Given problem:
Reproduce all of the listing below without alteration.

Available data:
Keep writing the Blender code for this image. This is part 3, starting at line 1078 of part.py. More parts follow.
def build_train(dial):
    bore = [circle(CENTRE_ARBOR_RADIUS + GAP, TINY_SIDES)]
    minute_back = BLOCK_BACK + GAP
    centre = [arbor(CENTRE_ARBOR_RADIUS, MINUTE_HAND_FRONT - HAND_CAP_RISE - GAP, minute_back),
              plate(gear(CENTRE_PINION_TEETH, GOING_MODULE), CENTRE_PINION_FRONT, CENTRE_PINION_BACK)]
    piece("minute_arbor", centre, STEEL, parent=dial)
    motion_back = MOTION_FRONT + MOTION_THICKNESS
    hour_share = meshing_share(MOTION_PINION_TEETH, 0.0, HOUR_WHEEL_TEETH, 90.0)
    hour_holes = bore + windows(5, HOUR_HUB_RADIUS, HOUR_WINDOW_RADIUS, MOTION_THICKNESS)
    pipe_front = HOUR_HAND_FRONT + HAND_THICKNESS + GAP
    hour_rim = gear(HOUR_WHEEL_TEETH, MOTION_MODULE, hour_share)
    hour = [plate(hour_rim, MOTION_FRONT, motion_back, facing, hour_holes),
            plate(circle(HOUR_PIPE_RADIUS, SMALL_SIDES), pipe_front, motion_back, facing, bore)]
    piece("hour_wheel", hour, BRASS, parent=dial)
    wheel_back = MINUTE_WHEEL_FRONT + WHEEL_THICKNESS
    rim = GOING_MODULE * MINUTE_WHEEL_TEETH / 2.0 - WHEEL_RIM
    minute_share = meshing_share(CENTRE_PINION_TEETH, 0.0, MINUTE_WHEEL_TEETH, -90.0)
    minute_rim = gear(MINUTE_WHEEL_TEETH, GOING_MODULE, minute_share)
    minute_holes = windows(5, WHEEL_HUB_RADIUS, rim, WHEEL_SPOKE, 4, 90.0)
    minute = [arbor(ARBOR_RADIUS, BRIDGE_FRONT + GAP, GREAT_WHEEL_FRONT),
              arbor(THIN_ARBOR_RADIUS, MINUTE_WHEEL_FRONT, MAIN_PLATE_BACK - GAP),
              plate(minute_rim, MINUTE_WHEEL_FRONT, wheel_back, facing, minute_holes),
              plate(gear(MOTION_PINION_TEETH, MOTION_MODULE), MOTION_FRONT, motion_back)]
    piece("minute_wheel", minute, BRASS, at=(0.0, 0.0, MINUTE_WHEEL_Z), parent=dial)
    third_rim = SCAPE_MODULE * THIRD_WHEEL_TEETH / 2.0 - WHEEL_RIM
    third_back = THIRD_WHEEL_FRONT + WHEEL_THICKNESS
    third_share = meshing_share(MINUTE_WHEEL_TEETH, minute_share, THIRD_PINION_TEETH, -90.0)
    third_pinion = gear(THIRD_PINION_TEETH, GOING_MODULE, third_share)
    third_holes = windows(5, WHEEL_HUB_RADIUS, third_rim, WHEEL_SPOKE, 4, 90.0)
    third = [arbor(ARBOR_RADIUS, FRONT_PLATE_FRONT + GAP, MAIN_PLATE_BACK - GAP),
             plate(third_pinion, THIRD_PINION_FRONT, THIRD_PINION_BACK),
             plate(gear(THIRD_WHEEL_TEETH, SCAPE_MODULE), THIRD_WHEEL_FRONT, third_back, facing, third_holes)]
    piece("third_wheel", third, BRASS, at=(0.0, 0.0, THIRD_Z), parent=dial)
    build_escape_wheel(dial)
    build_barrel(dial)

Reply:
Keep writing the Blender code for this image. This is part 3, starting at line 1078 of part.py. More parts follow.
def build_train(dial):
    bore = [circle(CENTRE_ARBOR_RADIUS + GAP, TINY_SIDES)]
    minute_back = BLOCK_BACK + GAP
    centre = [arbor(CENTRE_ARBOR_RADIUS, MINUTE_HAND_FRONT - HAND_CAP_RISE - GAP, minute_back),
              plate(gear(CENTRE_PINION_TEETH, GOING_MODULE), CENTRE_PINION_FRONT, CENTRE_PINION_BACK)]
    piece("minute_arbor", centre, STEEL, parent=dial)
    motion_back = MOTION_FRONT + MOTION_THICKNESS
    hour_share = meshing_share(MOTION_PINION_TEETH, 0.0, HOUR_WHEEL_TEETH, 90.0)
    hour_holes = bore + windows(5, HOUR_HUB_RADIUS, HOUR_WINDOW_RADIUS, MOTION_THICKNESS)
    pipe_front = HOUR_HAND_FRONT + HAND_THICKNESS + GAP
    hour_rim = gear(HOUR_WHEEL_TEETH, MOTION_MODULE, hour_share)
    hour = [plate(hour_rim, MOTION_FRONT, motion_back, facing, hour_holes),
            plate(circle(HOUR_PIPE_RADIUS, SMALL_SIDES), pipe_front, motion_back, facing, bore)]
    piece("hour_wheel", hour, BRASS, parent=dial)
    wheel_back = MINUTE_WHEEL_FRONT + WHEEL_THICKNESS
    rim = GOING_MODULE * MINUTE_WHEEL_TEETH / 2.0 - WHEEL_RIM
    minute_share = meshing_share(CENTRE_PINION_TEETH, 0.0, MINUTE_WHEEL_TEETH, -90.0)
    minute_rim = gear(MINUTE_WHEEL_TEETH, GOING_MODULE, minute_share)
    minute_holes = windows(5, WHEEL_HUB_RADIUS, rim, WHEEL_SPOKE, 4, 90.0)
    minute = [arbor(ARBOR_RADIUS, BRIDGE_FRONT + GAP, GREAT_WHEEL_FRONT),
              arbor(THIN_ARBOR_RADIUS, MINUTE_WHEEL_FRONT, MAIN_PLATE_BACK - GAP),
              plate(minute_rim, MINUTE_WHEEL_FRONT, wheel_back, facing, minute_holes),
              plate(gear(MOTION_PINION_TEETH, MOTION_MODULE), MOTION_FRONT, motion_back)]
    piece("minute_wheel", minute, BRASS, at=(0.0, 0.0, MINUTE_WHEEL_Z), parent=dial)
    third_rim = SCAPE_MODULE * THIRD_WHEEL_TEETH / 2.0 - WHEEL_RIM
    third_back = THIRD_WHEEL_FRONT + WHEEL_THICKNESS
    third_share = meshing_share(MINUTE_WHEEL_TEETH, minute_share, THIRD_PINION_TEETH, -90.0)
    third_pinion = gear(THIRD_PINION_TEETH, GOING_MODULE, third_share)
    third_holes = windows(5, WHEEL_HUB_RADIUS, third_rim, WHEEL_SPOKE, 4, 90.0)
    third = [arbor(ARBOR_RADIUS, FRONT_PLATE_FRONT + GAP, MAIN_PLATE_BACK - GAP),
             plate(third_pinion, THIRD_PINION_FRONT, THIRD_PINION_BACK),
             plate(gear(THIRD_WHEEL_TEETH, SCAPE_MODULE), THIRD_WHEEL_FRONT, third_back, facing, third_holes)]
    piece("third_wheel", third, BRASS, at=(0.0, 0.0, THIRD_Z), parent=dial)
    build_escape_wheel(dial)
    build_barrel(dial)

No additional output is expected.